> DATASET EXTRACT:
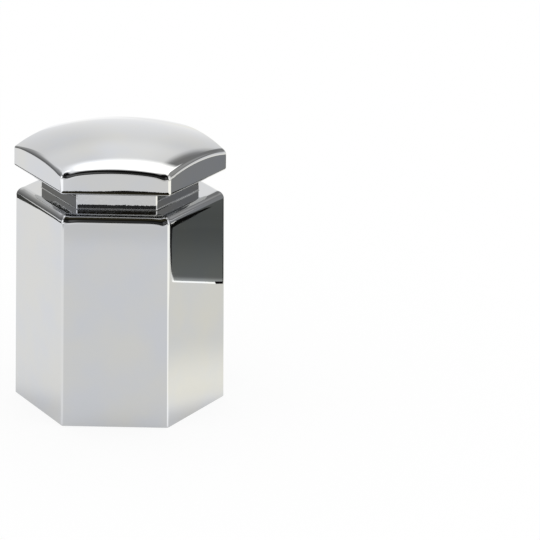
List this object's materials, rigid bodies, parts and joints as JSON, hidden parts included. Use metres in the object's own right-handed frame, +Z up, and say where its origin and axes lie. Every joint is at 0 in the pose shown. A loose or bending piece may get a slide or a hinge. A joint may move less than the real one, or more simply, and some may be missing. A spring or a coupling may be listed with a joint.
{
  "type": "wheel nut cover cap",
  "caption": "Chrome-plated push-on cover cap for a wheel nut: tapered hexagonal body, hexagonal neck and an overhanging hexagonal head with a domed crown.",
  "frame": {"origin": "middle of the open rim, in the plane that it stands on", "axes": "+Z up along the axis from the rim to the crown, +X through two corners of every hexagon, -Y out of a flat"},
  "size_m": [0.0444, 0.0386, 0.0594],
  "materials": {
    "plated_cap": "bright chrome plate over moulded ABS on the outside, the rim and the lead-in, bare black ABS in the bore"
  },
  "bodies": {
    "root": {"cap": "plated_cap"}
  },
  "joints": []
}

> WHAT IS EXPECTED: Emit the full listing verbatim.

> OUTPUT BELOW:
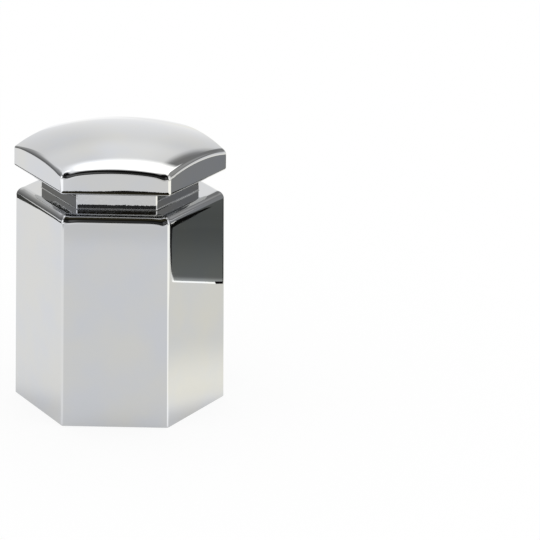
List this object's materials, rigid bodies, parts and joints as JSON, hidden parts included. Use metres in the object's own right-handed frame, +Z up, and say where its origin and axes lie. Every joint is at 0 in the pose shown. A loose or bending piece may get a slide or a hinge. A joint may move less than the real one, or more simply, and some may be missing. A spring or a coupling may be listed with a joint.
{
  "type": "wheel nut cover cap",
  "caption": "Chrome-plated push-on cover cap for a wheel nut: tapered hexagonal body, hexagonal neck and an overhanging hexagonal head with a domed crown.",
  "frame": {"origin": "middle of the open rim, in the plane that it stands on", "axes": "+Z up along the axis from the rim to the crown, +X through two corners of every hexagon, -Y out of a flat"},
  "size_m": [0.0444, 0.0386, 0.0594],
  "materials": {
    "plated_cap": "bright chrome plate over moulded ABS on the outside, the rim and the lead-in, bare black ABS in the bore"
  },
  "bodies": {
    "root": {"cap": "plated_cap"}
  },
  "joints": []
}